Это что касается внешней стороны, но есть еще тонкости, которые заметны не сразу, но от которых зависит истинный комфорт. Например, халаты и полотенца в парижском отеле Ritz призваны делать женщин моложе; тщательно подобранный персиковый цвет бросает на кожу нежные, теплые рефлексы. Еще одна деталь. На подлокотнике каждого кресла в ресторане того же отеля есть маленький крючок, на который удобно вешать дамскую сумочку (обычно ее совершенно некуда деть). И, наконец, последнее. Клиент все того же Ritz имеет право обставить номер собственной мебелью и украсить его произведениями искусства. Уезжая, он может оставить свою коллекцию на хранение в отеле. Она будет ждать хозяина столько, сколько нужно, а к моменту его возвращения все предметы займут свои места в номере, как будто владелец никуда не уезжал. После таких примеров становится понятно, почему Пруст, Набоков, Шанель годами не выезжали из гостиниц.
Наверное, все так и шло бы по пути угадывания и удовлетворения самых изощренных нужд клиента, если бы в 80-е годы прошлого века бывший основатель культового клуба Studio 54 Ян Шрэгер не увидел работы культового французского дизайнера Филиппа Старка. На свет появился дуэт, перевернувший гостиничный бизнес с ног на голову. Результатом этого переворота стала целая сеть отелей класса «люкс» в США и Европе. Но главным было все-таки другое — трансформация самого понятия «роскошь».
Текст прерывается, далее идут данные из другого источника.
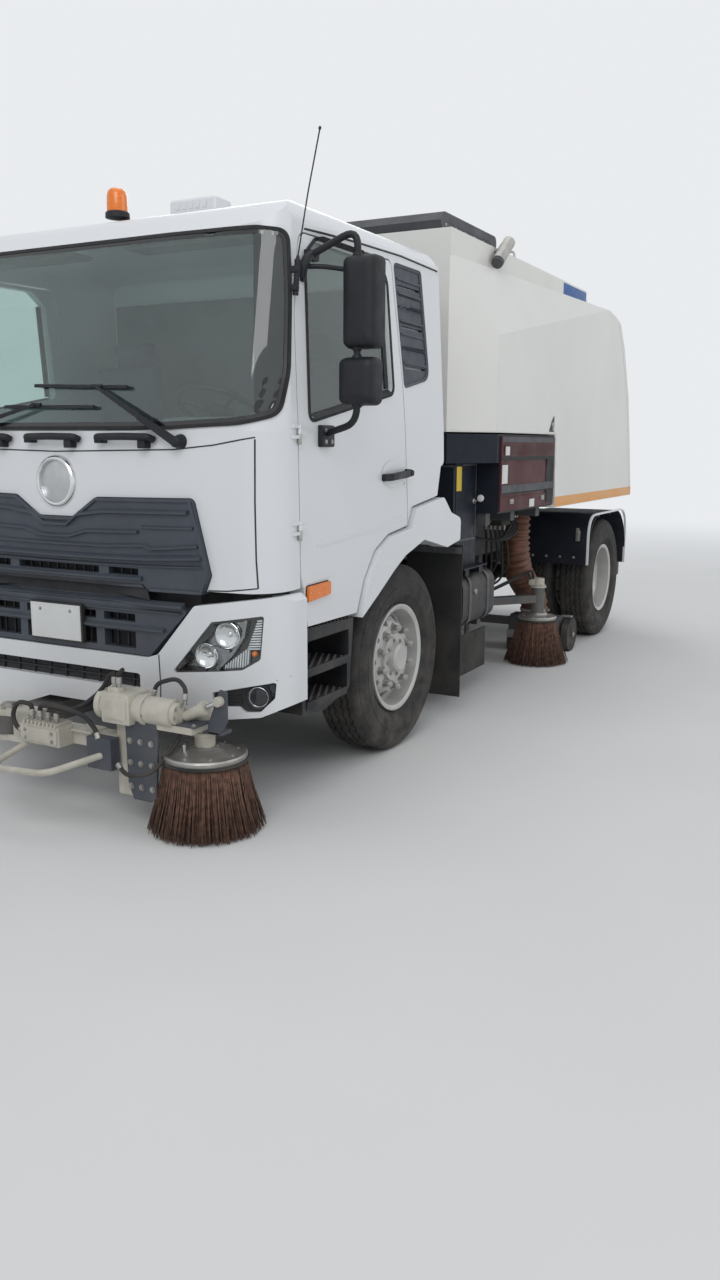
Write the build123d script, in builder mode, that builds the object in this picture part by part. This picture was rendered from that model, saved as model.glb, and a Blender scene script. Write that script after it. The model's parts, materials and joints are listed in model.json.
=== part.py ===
"""A street sweeper truck: cab-over lorry chassis, tipping debris hopper, side suction nozzles and brushes,
and a front brush boom. Millimetres, +X to the truck's left, the front faces -Y, +Z up.

Stations along Y are measured from the front axle, rearward positive. Each finished piece is moved by
front_axle_y on its way out, so that the origin lies on the ground at the middle of the whole machine.
"""

from build123d import *
import os
from math import atan2, cos, hypot, sin

os.makedirs("parts", exist_ok=True)

# Reach of the whole machine from the front axle; what stands behind the cab's bay is measured from the rear axle
wheelbase = 4060
front_reach = 2000
rear_overhang = 840
rear_reach = wheelbase + rear_overhang
front_axle_y = (front_reach - rear_reach) / 2

# Running gear
tyre_diameter = 1045
tyre_width = 290
tyre_bead_radius = 285
front_wheel_face = 1165
rear_wheel_face = 1230
dual_spacing = 335
axle_z = tyre_diameter / 2
kingpin_x = 850
kingpin_radius = 22
spindle_radius = 35
rear_spindle_radius = 45
running_gap = 0.05
seat_gap = 0.3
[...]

С того момента, как Старк и Шрэгер выдвинули свою гениальную концепцию «отель как театр», вещи перестали представлять собой какую-либо объективную ценность. Важно было только то, насколько эффектно их «голос» звучит в общем ансамбле. При таком подходе главными героями интерьера одинаково могли стать: драгоценное кресло эпохи Людовика XIV и 15-метровое березовое бревно, садовый гном и луч света, алюминиевый стул из солдатской столовки и японская фарфоровая ваза. Гипертрофированность, провокация и буйная фантазия — вот три кита, на которых покоится старковский метод. Все, что по природе своей должно быть маленьким, в руках Старка становится гигантским: устрашающих размеров золотые зубы вместо табуретов, кресла-исполины, цветочные горшки размером с дом. Он берет классические, проверенные временем образы и переносит их в XXI век. Но делает это не натужно, как большинство постмодернистов, а легко и талантливо, попутно провоцируя зрителя: писсуары в женских туалетах, потолки, простеганные наподобие матрасов, светильники, спрятанные за шторами, говорящие головы-голограммы, встречающие гостей в ресторане…
Шрэгер и Старк словно открыли шлюз. Идея «отель как театр» оказалась неисчерпаемой. Каждый день в мире появляется какая-нибудь новая гостиница, полная театральных и киношных эффектов, призванная отправить постояльцев в путешествие, причем не важно куда: в прошлое, в будущее, в экзотические страны, в виртуальную реальность.
Кстати, сам Шрэгер свою сеть давно продал, он постоянно твердит, что время дизайнерских отелей прошло, но это высказывание явно попахивает лукавством. Последнее детище ушлого американца, гостиница Gramercy Park в Нью-Йорке, оформлено не кем-нибудь, а художником и режиссером Джулианом Шнабелем. Историческая мебель, венецианские люстры и ковры-обюссоны здесь прекрасно уживаются с шедеврами Энди Уорхола, Жан-Мишеля Баскиа и Дэмиена Хёрста.
Что же касается Старка, то он еще не раз использовал «театральные эффекты» в работе с другими хотельерами, например, с аргентинцем Аланом Фаеной в Буэнос-Айресе. А хрустальный дворец, построенный им для компании Baccarat в Париже, вполне можно назвать апофеозом роскоши в ее современном понимании.
А что же зритель, ради которого, собственно, все это затевалось? Разумеется, испытав такое яркое переживание в общественном месте, он уже не хочет видеть свой дом пресным и скучным. Ему тоже нужен аттракцион. Вот и перетекают идеи, прошедшие испытание в дорогих отелях, ресторанах и бутиках, в частные интерьеры. Наливными бетонными полами в сочетании с барочной мебелью уже никого не удивишь. Эффектная подсветка, пышные узоры и занавесы в окружении нержавейки стали нормой жизни. Сколько спален на Рублевке цитируют отель Анушки Хэмпл в Лондоне! Сколько пентхаусов в Москве заставляют вспомнить старковский Sanderson. В программе декораторских школ теперь даже есть курс посещения модных гостиниц — этого большого экспериментального цеха, гигантского котла, в котором плавятся удачные дизайнерские решения. И если раньше мы привозили из путешествий сувениры, то теперь ими все чаще становятся яркие идеи. Ничего удивительного, ведь истинной роскошью сегодня, как впрочем и во все времена, остается человеческая мысль.